#### Work instructions:
Retype each record shown below, leaving every character as it is.

Modeling code records
━━━━━━

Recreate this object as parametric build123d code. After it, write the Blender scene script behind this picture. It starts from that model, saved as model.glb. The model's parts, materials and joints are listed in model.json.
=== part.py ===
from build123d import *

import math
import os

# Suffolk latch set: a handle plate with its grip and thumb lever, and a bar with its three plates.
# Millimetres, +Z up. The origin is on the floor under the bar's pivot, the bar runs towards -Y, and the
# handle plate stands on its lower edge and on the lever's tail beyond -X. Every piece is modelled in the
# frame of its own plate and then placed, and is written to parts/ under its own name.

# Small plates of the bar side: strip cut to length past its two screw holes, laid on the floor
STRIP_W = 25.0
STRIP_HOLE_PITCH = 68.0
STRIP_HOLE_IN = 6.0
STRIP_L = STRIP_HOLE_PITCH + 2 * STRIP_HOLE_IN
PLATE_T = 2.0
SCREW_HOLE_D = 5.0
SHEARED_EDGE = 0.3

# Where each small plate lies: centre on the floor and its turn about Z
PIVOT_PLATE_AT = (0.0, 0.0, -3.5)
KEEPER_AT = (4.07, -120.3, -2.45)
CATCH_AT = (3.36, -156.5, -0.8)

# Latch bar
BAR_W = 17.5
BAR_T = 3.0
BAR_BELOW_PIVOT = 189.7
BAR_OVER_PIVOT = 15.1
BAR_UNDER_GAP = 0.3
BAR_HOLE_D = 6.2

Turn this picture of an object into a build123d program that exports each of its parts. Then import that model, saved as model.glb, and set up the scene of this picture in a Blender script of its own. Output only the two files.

━━━━━━

#### Result of this exercise:
Recreate this object as parametric build123d code. After it, write the Blender scene script behind this picture. It starts from that model, saved as model.glb. The model's parts, materials and joints are listed in model.json.
=== part.py ===
from build123d import *

import math
import os

# Suffolk latch set: a handle plate with its grip and thumb lever, and a bar with its three plates.
# Millimetres, +Z up. The origin is on the floor under the bar's pivot, the bar runs towards -Y, and the
# handle plate stands on its lower edge and on the lever's tail beyond -X. Every piece is modelled in the
# frame of its own plate and then placed, and is written to parts/ under its own name.

# Small plates of the bar side: strip cut to length past its two screw holes, laid on the floor
STRIP_W = 25.0
STRIP_HOLE_PITCH = 68.0
STRIP_HOLE_IN = 6.0
STRIP_L = STRIP_HOLE_PITCH + 2 * STRIP_HOLE_IN
PLATE_T = 2.0
SCREW_HOLE_D = 5.0
SHEARED_EDGE = 0.3

# Where each small plate lies: centre on the floor and its turn about Z
PIVOT_PLATE_AT = (0.0, 0.0, -3.5)
KEEPER_AT = (4.07, -120.3, -2.45)
CATCH_AT = (3.36, -156.5, -0.8)

# Latch bar
BAR_W = 17.5
BAR_T = 3.0
BAR_BELOW_PIVOT = 189.7
BAR_OVER_PIVOT = 15.1
BAR_UNDER_GAP = 0.3
BAR_HOLE_D = 6.2

Turn this picture of an object into a build123d program that exports each of its parts. Then import that model, saved as model.glb, and set up the scene of this picture in a Blender script of its own. Output only the two files.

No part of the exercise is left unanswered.